Stanford took hold in the following four innings, though, scoring 11 unanswered runs in those frames. Junior first baseman precipitated the Cardinal rally with a grand slam in the fifth inning. Senior DH Randy Molina followed that up with a two-run shot of his own as the Cardinal scored six runs in the inning.

Molina would go on to pick up another three RBI in the sixth on a double to left field. That largely capped off the scoring for the night, as Stanford would only go on to record a single run in the seventh while Santa Clara would answer with a run in the eighth. The 13-run effort was good for Stanford’s second best offensive output of the season, capped only by Feb. 22’s 17-7 win over Nebraska in the first game of the 2008 season.

“I think we all did a great job relaxing and just seeing the ball today,” Milleville said. “We had struggled with off-speed pitches on Sunday and we were able to adjust today.

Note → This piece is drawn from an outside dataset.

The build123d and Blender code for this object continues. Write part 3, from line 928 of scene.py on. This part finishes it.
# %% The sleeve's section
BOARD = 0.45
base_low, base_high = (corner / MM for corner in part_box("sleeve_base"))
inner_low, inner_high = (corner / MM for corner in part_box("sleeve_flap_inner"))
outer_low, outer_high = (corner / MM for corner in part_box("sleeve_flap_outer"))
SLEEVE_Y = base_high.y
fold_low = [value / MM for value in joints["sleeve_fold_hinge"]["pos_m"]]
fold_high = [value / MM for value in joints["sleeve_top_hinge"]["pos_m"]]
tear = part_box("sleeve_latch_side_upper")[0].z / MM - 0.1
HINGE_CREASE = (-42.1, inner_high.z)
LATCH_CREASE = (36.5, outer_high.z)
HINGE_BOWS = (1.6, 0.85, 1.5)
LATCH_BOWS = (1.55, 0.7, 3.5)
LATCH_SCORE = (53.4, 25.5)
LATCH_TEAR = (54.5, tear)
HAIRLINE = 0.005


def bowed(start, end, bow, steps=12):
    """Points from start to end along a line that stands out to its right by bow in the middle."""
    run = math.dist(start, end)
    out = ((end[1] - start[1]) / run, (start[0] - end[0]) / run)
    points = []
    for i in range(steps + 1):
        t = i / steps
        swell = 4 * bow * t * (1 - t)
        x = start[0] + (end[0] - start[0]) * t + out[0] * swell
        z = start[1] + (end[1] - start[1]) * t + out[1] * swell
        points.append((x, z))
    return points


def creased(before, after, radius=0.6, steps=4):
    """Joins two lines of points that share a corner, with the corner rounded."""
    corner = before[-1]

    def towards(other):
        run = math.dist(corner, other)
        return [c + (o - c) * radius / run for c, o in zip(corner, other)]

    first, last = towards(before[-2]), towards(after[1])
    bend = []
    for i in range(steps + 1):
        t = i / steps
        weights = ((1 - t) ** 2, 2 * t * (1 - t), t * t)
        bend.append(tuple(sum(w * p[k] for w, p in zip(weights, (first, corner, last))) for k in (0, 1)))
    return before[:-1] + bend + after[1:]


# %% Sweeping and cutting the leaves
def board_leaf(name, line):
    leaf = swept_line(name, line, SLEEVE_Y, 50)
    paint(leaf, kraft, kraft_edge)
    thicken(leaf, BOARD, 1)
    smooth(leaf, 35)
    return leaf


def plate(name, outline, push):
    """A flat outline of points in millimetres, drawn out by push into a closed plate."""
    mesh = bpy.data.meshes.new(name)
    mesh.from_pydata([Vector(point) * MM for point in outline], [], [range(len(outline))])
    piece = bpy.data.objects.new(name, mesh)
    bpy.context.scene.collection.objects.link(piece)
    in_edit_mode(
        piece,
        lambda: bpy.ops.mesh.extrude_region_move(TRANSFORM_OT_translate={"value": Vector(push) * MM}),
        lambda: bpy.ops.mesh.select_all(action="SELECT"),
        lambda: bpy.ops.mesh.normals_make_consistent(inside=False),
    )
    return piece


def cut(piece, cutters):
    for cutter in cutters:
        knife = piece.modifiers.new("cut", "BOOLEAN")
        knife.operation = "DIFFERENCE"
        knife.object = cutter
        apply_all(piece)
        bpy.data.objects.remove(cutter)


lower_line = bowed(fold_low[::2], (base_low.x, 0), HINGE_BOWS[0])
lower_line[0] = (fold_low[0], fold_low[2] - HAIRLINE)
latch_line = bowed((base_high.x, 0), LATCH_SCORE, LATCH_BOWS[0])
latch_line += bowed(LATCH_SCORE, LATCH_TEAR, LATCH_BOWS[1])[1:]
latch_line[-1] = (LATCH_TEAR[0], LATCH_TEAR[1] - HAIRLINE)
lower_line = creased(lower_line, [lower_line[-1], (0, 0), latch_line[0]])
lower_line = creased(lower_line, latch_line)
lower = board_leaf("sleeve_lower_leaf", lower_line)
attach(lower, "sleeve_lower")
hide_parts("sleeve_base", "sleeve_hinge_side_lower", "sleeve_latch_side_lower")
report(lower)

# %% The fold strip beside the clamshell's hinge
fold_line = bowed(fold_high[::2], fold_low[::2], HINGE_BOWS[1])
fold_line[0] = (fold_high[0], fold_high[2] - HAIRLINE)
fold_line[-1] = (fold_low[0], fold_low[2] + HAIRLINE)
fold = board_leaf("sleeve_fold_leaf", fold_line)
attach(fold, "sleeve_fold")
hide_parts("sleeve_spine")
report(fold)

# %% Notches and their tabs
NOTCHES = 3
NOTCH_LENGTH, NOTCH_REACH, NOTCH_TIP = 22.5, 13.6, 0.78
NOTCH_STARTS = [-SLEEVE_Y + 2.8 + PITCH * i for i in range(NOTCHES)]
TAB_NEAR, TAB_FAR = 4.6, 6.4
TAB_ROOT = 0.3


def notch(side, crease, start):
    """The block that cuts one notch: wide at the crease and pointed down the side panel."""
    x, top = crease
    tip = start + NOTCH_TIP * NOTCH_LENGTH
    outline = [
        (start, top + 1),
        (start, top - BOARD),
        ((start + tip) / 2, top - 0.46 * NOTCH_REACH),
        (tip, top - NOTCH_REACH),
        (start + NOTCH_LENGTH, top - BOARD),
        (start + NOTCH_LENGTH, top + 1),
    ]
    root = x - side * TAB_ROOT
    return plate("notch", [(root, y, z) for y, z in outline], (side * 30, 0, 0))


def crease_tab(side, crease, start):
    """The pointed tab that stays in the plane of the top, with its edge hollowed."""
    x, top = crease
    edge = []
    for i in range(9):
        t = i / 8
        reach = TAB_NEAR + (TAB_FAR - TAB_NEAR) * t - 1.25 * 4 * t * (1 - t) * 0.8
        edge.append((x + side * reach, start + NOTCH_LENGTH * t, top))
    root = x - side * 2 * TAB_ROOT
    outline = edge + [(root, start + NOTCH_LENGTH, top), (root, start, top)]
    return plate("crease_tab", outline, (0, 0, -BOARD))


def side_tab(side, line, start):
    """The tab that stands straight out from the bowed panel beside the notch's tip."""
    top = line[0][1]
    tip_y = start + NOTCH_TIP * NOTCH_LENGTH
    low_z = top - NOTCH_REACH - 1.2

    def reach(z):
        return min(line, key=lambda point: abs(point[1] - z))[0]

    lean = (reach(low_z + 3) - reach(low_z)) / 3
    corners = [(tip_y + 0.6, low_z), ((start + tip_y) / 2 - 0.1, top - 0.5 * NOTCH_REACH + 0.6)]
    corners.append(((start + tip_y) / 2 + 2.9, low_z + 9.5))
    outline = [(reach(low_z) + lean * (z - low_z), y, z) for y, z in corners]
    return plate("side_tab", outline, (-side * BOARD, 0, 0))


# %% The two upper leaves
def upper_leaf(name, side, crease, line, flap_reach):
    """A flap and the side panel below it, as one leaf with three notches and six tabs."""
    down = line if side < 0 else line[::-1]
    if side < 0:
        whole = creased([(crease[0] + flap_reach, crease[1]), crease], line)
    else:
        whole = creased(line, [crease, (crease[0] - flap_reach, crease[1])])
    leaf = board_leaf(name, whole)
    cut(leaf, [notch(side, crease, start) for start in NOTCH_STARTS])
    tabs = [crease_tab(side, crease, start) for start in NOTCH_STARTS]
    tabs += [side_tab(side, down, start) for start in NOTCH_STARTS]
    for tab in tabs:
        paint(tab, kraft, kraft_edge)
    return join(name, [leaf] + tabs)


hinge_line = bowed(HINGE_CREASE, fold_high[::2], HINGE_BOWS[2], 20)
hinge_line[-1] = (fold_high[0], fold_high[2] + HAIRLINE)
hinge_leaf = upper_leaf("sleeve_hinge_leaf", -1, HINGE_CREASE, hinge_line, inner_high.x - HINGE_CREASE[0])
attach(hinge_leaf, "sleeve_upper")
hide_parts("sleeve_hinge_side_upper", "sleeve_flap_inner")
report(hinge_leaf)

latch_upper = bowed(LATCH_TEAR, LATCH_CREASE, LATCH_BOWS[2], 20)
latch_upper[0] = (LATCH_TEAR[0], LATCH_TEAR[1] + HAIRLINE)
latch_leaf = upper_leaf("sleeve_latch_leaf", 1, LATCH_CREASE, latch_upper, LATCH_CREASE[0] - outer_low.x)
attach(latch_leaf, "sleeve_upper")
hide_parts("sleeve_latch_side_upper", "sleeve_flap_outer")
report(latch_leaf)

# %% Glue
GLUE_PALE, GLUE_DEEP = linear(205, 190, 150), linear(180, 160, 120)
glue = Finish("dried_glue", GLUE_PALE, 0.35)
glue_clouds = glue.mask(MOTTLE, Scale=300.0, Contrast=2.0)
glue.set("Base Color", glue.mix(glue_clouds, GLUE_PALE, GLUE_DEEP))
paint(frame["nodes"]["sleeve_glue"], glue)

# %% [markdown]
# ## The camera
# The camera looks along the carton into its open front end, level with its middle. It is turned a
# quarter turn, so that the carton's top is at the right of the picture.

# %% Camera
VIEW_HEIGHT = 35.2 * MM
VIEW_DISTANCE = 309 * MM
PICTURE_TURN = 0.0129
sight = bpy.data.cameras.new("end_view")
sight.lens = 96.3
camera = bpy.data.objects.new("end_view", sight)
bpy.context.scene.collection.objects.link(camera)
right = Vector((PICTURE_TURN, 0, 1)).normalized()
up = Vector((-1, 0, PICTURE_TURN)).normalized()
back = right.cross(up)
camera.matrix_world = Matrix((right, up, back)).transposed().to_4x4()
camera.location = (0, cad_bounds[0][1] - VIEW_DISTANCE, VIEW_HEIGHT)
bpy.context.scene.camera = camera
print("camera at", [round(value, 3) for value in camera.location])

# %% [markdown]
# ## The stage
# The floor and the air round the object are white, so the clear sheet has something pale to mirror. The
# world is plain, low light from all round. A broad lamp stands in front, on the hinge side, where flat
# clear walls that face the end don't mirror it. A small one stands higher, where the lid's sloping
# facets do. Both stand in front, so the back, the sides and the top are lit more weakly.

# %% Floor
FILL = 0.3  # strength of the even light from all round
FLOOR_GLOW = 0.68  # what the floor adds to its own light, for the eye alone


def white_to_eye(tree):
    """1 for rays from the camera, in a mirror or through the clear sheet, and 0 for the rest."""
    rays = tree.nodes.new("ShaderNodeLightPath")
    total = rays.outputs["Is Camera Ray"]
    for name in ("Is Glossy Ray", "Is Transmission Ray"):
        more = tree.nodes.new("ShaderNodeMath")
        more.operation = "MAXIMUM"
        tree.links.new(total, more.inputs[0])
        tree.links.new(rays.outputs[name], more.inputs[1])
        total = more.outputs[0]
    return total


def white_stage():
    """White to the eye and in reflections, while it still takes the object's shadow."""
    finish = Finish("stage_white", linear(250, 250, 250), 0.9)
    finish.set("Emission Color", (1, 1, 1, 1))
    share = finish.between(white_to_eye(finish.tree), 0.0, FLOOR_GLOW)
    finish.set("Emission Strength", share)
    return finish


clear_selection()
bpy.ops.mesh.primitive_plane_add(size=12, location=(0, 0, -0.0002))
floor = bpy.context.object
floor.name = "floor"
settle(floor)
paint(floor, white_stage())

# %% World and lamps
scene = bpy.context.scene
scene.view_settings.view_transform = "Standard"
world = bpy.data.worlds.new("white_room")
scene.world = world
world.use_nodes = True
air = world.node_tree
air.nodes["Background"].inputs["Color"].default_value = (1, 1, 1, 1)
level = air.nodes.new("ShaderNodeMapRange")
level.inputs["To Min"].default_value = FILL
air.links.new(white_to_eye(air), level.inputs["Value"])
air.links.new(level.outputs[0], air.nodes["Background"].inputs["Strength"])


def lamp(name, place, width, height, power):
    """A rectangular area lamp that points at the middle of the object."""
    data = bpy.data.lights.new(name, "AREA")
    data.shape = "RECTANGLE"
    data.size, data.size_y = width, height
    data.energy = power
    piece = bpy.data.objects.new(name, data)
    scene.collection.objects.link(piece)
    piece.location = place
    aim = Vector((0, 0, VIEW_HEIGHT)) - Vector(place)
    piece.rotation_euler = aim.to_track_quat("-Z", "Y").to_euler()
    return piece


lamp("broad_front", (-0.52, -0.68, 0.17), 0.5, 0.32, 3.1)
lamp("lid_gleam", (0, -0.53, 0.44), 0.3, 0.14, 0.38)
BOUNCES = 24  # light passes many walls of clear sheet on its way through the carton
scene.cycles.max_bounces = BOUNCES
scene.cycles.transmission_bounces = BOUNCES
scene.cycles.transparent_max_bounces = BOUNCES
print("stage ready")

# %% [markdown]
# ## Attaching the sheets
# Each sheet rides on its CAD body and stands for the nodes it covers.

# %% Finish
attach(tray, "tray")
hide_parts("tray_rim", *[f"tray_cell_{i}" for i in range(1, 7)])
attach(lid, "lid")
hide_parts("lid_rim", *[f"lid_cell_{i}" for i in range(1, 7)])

I thought we did a good job using all parts of the field and that helped us a lot.”

Another key contributor to the Cardinal’s second win of the season over the Broncos was senior right-hander David Stringer, who pitched four scoreless innings of two-hit baseball in relief of starter freshman Michael Marshall.

“Stringer has closed games for us and started games for us in his career,” Milleville said. “[T]hat versatility makes him really valuable to us. He can give us four, five or six innings or shut them down in the ninth. He is a huge part of this staff and this team”

It was Milleville and Molina, though, who starred offensively for the Cardinal, a duo which has rarely seen much action at the same time this season, an issue Milleville ultimately sees as a blessing for the team.

“A lot of guys have had to wait to get at-bats because we have so much depth,” he said. “That is the great thing about playing on this team — there is just so much depth. It can be tough sometimes, but you get used to it and I think [Molina and I] have a lot of experience coming off the bench and sharing time. We can be successful at it.”

The Cardinal currently leads the Pac-10 with an 8-4 conference record, just one game ahead of Arizona State and California, who are tied for second. Next up for Stanford is a 6 p.m. home contest against Saint Mary’s tomorrow to be followed by a three-game weekend series against Southern California this weekend at Sunken Diamond. USC is currently tied for sixth in the conference with a 6-6 record.